== Records with modeling code ==
· · ·

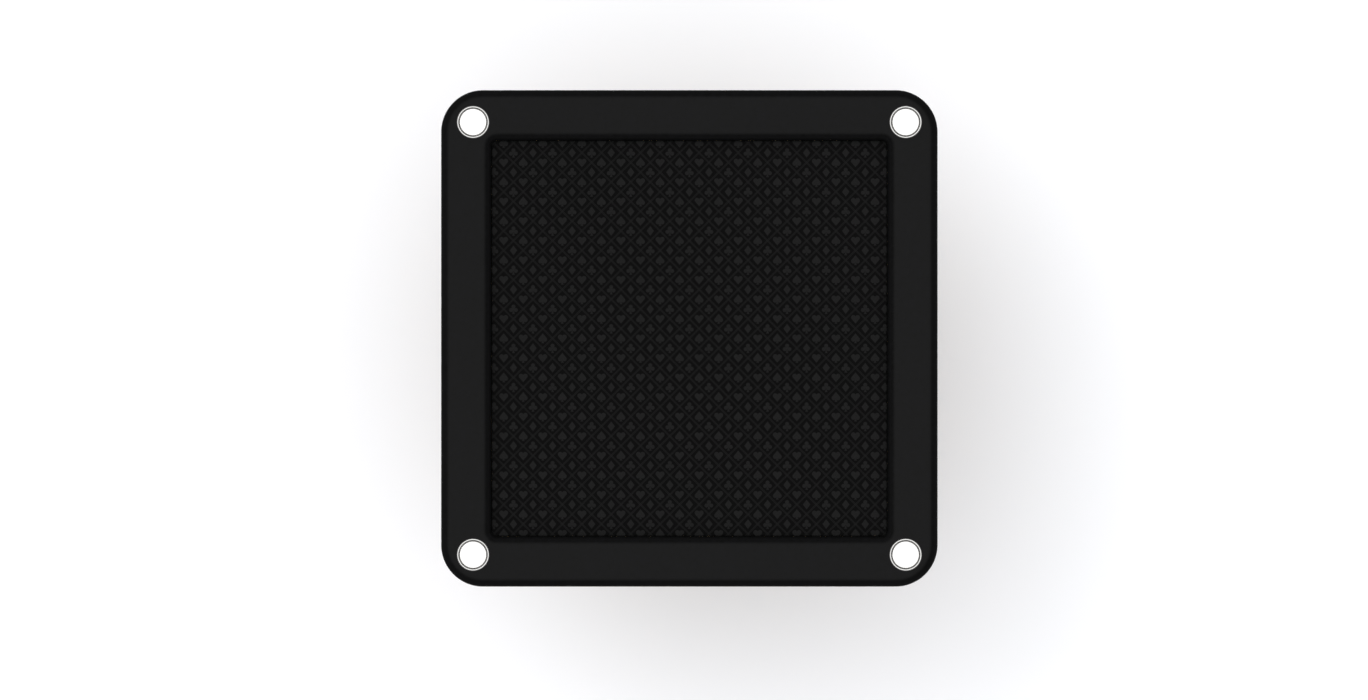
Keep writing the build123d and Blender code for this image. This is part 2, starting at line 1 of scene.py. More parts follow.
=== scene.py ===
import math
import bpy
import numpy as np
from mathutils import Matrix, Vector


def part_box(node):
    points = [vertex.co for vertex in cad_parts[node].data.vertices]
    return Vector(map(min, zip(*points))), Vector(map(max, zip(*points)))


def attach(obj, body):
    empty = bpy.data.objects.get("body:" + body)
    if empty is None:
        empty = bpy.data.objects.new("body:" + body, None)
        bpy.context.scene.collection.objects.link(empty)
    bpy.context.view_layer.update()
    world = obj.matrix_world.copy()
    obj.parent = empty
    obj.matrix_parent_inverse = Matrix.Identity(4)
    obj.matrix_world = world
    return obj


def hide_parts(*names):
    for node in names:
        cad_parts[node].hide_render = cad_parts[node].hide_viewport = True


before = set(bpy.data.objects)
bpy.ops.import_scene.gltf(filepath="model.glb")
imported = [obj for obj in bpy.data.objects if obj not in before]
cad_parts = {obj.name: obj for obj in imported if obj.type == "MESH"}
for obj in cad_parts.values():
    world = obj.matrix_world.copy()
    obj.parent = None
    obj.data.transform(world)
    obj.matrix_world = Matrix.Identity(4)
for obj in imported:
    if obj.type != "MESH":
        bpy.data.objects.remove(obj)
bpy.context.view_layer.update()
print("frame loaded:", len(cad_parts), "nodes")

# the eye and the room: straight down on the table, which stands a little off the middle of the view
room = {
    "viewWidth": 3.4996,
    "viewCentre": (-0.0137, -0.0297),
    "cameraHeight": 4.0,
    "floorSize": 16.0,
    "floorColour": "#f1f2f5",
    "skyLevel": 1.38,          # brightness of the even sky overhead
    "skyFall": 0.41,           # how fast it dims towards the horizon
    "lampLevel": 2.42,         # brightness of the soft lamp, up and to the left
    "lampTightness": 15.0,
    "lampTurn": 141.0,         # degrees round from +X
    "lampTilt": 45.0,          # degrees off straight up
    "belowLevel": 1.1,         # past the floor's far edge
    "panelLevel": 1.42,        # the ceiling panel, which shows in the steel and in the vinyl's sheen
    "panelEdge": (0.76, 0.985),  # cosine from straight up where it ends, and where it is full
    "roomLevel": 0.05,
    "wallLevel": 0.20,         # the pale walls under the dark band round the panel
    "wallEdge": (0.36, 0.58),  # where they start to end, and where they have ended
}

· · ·

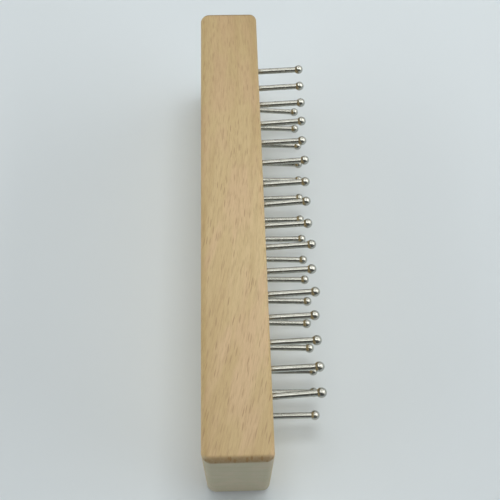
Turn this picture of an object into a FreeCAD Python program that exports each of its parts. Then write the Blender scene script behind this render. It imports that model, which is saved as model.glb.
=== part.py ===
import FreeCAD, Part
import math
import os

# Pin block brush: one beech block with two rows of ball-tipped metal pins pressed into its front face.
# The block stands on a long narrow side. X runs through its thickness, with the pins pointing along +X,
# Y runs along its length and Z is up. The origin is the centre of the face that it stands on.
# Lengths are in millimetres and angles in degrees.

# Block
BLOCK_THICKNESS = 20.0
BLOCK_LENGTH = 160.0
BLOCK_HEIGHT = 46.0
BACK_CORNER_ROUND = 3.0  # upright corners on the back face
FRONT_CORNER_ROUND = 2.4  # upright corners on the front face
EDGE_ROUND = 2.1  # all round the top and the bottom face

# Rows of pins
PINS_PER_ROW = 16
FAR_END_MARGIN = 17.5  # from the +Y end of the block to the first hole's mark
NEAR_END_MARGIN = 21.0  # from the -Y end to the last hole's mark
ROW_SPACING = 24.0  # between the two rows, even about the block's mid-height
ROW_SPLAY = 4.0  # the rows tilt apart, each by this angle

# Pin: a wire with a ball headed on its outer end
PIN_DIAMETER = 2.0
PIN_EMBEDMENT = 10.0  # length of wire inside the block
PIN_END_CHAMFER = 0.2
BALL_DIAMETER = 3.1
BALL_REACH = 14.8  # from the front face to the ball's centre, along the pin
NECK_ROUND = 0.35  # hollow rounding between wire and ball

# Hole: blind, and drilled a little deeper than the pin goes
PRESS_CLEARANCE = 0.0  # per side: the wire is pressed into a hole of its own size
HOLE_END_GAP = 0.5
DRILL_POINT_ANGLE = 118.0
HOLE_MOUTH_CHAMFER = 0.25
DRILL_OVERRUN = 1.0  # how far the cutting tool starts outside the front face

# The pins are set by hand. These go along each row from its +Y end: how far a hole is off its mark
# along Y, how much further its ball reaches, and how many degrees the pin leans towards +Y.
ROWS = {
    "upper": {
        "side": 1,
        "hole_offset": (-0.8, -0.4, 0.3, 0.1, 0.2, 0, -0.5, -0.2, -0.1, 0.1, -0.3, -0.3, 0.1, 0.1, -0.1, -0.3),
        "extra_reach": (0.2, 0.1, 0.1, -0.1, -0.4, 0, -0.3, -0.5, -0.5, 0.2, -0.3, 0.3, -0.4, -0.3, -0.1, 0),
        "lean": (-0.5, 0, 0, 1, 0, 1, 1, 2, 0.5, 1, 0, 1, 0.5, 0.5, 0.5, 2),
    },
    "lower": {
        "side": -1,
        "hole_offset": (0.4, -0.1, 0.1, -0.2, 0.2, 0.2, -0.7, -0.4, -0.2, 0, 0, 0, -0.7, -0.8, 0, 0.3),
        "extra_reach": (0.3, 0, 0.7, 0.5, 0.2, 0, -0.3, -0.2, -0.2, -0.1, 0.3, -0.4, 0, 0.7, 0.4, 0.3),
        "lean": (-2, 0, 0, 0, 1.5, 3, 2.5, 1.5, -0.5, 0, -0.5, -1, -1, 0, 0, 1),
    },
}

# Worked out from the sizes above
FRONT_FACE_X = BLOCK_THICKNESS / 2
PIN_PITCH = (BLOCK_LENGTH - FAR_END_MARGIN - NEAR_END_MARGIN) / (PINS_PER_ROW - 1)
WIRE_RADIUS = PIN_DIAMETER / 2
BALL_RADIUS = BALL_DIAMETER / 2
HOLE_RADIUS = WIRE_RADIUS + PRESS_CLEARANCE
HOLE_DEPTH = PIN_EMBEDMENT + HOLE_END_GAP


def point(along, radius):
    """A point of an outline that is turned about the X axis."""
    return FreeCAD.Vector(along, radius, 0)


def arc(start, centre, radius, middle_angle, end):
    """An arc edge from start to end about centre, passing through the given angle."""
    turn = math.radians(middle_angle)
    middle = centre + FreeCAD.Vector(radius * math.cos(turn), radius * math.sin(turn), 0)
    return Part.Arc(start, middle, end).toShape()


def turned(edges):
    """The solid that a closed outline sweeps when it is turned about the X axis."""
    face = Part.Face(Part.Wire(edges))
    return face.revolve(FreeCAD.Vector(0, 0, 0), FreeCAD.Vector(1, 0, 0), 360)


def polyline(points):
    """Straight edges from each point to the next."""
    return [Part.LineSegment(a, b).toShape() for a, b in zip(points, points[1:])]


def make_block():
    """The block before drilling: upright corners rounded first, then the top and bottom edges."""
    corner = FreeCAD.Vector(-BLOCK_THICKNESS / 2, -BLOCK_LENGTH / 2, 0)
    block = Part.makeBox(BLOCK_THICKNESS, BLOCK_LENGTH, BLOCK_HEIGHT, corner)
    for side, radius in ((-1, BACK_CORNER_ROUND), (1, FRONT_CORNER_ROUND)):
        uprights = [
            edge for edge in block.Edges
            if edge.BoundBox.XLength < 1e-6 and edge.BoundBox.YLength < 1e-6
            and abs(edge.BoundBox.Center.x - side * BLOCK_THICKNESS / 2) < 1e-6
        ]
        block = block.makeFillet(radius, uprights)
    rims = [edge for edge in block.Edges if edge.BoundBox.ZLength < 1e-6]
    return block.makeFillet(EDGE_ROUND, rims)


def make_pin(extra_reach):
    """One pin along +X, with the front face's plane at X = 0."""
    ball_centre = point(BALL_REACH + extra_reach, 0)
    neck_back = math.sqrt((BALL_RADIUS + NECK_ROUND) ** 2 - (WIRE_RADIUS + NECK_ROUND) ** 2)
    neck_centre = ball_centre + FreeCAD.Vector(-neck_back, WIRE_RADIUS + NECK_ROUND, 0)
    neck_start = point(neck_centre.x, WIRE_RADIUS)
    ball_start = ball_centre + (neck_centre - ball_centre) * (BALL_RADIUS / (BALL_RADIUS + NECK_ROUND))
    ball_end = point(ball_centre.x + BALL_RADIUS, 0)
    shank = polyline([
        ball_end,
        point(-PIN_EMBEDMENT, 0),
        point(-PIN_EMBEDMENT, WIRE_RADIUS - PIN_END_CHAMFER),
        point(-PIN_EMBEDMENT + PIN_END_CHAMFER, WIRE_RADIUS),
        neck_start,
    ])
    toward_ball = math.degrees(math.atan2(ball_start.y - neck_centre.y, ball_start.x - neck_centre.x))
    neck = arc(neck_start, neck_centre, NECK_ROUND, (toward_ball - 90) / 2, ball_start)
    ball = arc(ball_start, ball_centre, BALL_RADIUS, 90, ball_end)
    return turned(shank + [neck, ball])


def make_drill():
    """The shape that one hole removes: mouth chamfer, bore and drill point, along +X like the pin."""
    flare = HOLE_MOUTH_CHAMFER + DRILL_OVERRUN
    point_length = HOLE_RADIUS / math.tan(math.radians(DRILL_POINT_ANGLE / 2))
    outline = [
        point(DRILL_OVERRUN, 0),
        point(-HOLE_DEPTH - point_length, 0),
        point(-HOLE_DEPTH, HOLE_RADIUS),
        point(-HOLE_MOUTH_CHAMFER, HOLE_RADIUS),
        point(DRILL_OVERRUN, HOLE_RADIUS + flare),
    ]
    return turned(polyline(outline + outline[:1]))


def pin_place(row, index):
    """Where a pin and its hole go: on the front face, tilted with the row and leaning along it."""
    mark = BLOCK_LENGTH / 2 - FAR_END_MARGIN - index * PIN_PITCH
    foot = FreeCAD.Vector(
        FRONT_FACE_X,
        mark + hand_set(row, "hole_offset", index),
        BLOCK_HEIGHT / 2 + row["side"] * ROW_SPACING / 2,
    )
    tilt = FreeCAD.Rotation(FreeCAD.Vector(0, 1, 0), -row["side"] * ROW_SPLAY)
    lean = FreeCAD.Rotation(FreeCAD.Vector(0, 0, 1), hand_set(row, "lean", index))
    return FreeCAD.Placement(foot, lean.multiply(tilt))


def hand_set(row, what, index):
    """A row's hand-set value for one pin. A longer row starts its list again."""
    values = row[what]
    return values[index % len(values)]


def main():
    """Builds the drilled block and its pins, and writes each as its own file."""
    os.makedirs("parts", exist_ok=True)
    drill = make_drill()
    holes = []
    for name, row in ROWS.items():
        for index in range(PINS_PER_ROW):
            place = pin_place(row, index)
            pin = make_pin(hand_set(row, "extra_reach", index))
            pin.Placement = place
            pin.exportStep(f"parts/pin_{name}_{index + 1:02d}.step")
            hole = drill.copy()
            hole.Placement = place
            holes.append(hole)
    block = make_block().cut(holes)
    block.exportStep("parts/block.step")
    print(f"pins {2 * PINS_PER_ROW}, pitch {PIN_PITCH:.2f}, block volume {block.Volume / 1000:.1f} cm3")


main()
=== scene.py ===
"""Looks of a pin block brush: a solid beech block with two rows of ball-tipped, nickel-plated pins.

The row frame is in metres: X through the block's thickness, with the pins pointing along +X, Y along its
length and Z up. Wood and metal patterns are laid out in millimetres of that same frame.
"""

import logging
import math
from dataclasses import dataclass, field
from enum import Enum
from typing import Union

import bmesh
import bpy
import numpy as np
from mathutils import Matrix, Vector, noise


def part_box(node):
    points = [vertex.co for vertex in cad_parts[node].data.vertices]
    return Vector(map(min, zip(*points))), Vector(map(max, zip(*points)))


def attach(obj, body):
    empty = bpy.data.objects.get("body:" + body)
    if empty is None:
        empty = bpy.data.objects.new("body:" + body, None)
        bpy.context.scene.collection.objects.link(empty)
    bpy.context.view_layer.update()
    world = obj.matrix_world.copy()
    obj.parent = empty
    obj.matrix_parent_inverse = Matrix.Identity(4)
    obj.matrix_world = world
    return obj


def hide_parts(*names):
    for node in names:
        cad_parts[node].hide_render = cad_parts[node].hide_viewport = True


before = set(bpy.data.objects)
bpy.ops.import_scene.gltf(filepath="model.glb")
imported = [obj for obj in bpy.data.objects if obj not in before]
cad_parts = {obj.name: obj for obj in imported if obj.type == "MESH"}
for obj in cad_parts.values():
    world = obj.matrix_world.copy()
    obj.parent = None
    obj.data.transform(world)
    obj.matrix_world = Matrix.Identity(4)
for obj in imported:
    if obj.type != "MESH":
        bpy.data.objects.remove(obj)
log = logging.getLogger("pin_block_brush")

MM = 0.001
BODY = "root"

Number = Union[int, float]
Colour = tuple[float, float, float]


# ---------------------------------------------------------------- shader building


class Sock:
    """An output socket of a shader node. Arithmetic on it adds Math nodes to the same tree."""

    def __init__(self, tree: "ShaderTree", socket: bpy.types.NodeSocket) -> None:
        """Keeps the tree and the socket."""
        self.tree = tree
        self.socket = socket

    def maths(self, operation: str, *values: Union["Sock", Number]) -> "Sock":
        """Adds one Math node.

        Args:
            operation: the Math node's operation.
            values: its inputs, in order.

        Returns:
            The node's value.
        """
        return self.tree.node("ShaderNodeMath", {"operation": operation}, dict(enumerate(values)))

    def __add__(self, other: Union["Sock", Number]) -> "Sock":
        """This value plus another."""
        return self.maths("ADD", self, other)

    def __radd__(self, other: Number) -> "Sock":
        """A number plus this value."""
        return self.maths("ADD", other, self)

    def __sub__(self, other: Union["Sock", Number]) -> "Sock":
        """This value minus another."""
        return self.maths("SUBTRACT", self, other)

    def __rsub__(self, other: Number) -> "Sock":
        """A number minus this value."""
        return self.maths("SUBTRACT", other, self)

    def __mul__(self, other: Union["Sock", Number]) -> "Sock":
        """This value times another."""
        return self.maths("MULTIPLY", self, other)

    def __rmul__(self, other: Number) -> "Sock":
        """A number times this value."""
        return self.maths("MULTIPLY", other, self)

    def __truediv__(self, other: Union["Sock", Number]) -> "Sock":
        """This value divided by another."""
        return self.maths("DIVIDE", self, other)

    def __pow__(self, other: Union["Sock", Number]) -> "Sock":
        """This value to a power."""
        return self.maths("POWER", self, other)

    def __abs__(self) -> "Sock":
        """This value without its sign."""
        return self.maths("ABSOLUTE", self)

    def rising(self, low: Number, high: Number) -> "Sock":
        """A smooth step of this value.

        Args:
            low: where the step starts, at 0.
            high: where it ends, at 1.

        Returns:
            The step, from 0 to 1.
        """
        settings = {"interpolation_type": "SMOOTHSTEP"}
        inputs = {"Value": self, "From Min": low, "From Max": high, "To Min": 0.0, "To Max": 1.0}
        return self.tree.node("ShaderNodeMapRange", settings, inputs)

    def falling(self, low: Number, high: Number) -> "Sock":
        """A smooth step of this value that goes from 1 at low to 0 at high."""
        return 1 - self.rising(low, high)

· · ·

== Task description ==
Show the lines of the records that contain the word "Blender".

== Finished exercise ==
Keep writing the build123d and Blender code for this image. This is part 2, starting at line 1 of scene.py. More parts follow.
Turn this picture of an object into a FreeCAD Python program that exports each of its parts. Then write the Blender scene script behind this render. It imports that model, which is saved as model.glb.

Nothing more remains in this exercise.